Evidemment, personne ne savait que Nirvana n’avait plus que 16 mois à vivre, et personne n’aurait pu le prédire : les attentes concernant le groupe étaient tellement élevées en 1992 qu’il était tout simplement impossible de considérer ces chansons simplement pour ce qu’elles étaient. Avec le recul, pourtant, Incesticide contient clairement quelques-unes des meilleures chansons du groupe. Le post-Bleach « Sliver » est un titre pop et direct, très différent du répertoire habituel de Nirvana, doté des lyrics les plus directs et compréhensibles que Cobain ait jamais écrit. « Dive » est, à l’inverse, un festival de crasse et de distortion qui synthétise à la perfection le son et l’ambiance de leurs trois albums. « Molly’s Lips » et « Son of a Gun » sont, techniquement, des morceaux des Vaselines, mais il est difficile de les considérer comme de simples reprises, surtout comparées aux versions originales férocement twee. Et je pense honnêtement qu’il n’existe aucune meilleur morceau écrit, enregistré et joué par Nirvana que « Aneurysm ».
Plus que tous leurs autres disques, Incesticide montre le vrai visage de Nirvana : un groupe bourré de contradictions, en guerre avec lui-même. Cobain tente de se débarrasser de ses nouveaux fans en balançant une poignée de titres brouillons, sans se soucier de la cohérence de l’ensemble. Mais d’un côté, il enchaîne ses plus belles réussites de grunge bubble-gum (« Sliver », « Been A Son », « Molly’s Lips », « Son of a Gun » et « (New Wave) Polly »), et de l’autre, du noise-rock complètement baisé (« Beeswax », « Hairspray Queen », « Big Long Now »). Et à la fin, il y a « Aneurysm », juste pour niquer le cerveau de tout le monde.
La seule critique que je ferais à propos d’Incesticide, c’est que Nirvana n’a pas profité du disque pour vider tous ses tiroirs et n’a pas voulu dépasser les 44 minutes. Il restait pourtant de très bonnes choses à caler, comme les face B « Curmudgeon » et « Even In His Youth », sans même mentionner leurs reprises des Wipers, « Return of the Rat » et « D-7 ». Pourquoi ne pas avoir fait quelque chose de plus complet ? Ah oui, c’est vrai : personne n’était censé aimer ce disque.
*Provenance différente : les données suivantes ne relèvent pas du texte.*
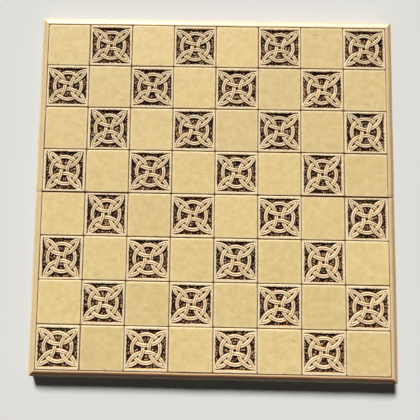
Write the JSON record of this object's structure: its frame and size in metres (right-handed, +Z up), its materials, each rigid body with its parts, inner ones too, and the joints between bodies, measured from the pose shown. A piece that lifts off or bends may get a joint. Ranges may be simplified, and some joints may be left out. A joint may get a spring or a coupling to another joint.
{
  "type": "folding chess board",
  "caption": "Square folding chess board of cast stone tiles, with interlace knots on the dark squares, a moulded rim and a seam hinged underneath.",
  "frame": {"origin": "on the table under the middle of the board, below the seam", "axes": "+X along the seam to the player's right, +Y away from the player, +Z up"},
  "size_m": [0.3774, 0.3776, 0.0185],
  "materials": {
    "cast_rim": "cast, waxed antique ivory",
    "plain_tile": "smooth cast, waxed",
    "knot_tile": "cast relief with dark brown stain in the hollows",
    "bedding": "brown stained mortar",
    "hinge_brass": "dull drawn brass",
    "screw_brass": "turned brass",
    "pin_steel": "drawn wire",
    "felt": "pressed wool felt"
  },
  "bodies": {
    "near_half": {"near_tray": "cast_rim", "near_tile_bed": "bedding", "knot_tile_a1": "knot_tile", "knot_tile_c1": "knot_tile", "knot_tile_e1": "knot_tile", "knot_tile_g1": "knot_tile", "plain_tiles_rank_1": "plain_tile", "knot_tile_b2": "knot_tile", "knot_tile_d2": "knot_tile", "knot_tile_f2": "knot_tile", "knot_tile_h2": "knot_tile", "plain_tiles_rank_2": "plain_tile", "knot_tile_a3": "knot_tile", "knot_tile_c3": "knot_tile", "knot_tile_e3": "knot_tile", "knot_tile_g3": "knot_tile", "plain_tiles_rank_3": "plain_tile", "knot_tile_b4": "knot_tile", "knot_tile_d4": "knot_tile", "knot_tile_f4": "knot_tile", "knot_tile_h4": "knot_tile", "plain_tiles_rank_4": "plain_tile", "left_hinge_near_leaf": "hinge_brass", "right_hinge_near_leaf": "hinge_brass", "near_hinge_screws": "screw_brass", "near_felt_pads": "felt"},
    "far_half": {"far_tray": "cast_rim", "far_tile_bed": "bedding", "knot_tile_a5": "knot_tile", "knot_tile_c5": "knot_tile", "knot_tile_e5": "knot_tile", "knot_tile_g5": "knot_tile", "plain_tiles_rank_5": "plain_tile", "knot_tile_b6": "knot_tile", "knot_tile_d6": "knot_tile", "knot_tile_f6": "knot_tile", "knot_tile_h6": "knot_tile", "plain_tiles_rank_6": "plain_tile", "knot_tile_a7": "knot_tile", "knot_tile_c7": "knot_tile", "knot_tile_e7": "knot_tile", "knot_tile_g7": "knot_tile", "plain_tiles_rank_7": "plain_tile", "knot_tile_b8": "knot_tile", "knot_tile_d8": "knot_tile", "knot_tile_f8": "knot_tile", "knot_tile_h8": "knot_tile", "plain_tiles_rank_8": "plain_tile", "left_hinge_far_leaf": "hinge_brass", "right_hinge_far_leaf": "hinge_brass", "left_hinge_pin": "pin_steel", "right_hinge_pin": "pin_steel", "far_hinge_screws": "screw_brass", "far_felt_pads": "felt"}
  },
  "joints": [
    {"name": "fold", "type": "hinge", "parent": "near_half", "child": "far_half", "pos_m": [0, 0, 0.0021], "axis": [-1, 0, 0], "range_deg": [0, 178]}
  ]
}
Pour un LP qui est très peu passé en radio, n’a pas bénéficié de clip, ni de promo, ni d’un quelconque mot de soutien de la part du groupe, Incesticide a été réalisé avec beaucoup d’attention par Cobain. Il a tout d’abord réalisé lui-même la peinture repoussante qui orne la pochette. Mais il a également apporté un soin particulier au livret, qui contient un long texte écrit par le chanteur pour l’occasion (texte que vous pouvez entièrement consulter ici). Kurt Cobain a passé deux mois dessus et l’a remanié une vingtaine de fois. Ce qui ne devait être à la base qu’une anecdote sur sa rencontre avec Ana Da Silva des Raincoats, s’est transformé en une liste de toutes les choses que son succès lui a permis de réaliser (tourner avec Shonen Knife, reformer les Vaselines, faire jouer Bjorn Again au festival de Reading, etc.). Avant que le texte ne prenne une toute autre direction.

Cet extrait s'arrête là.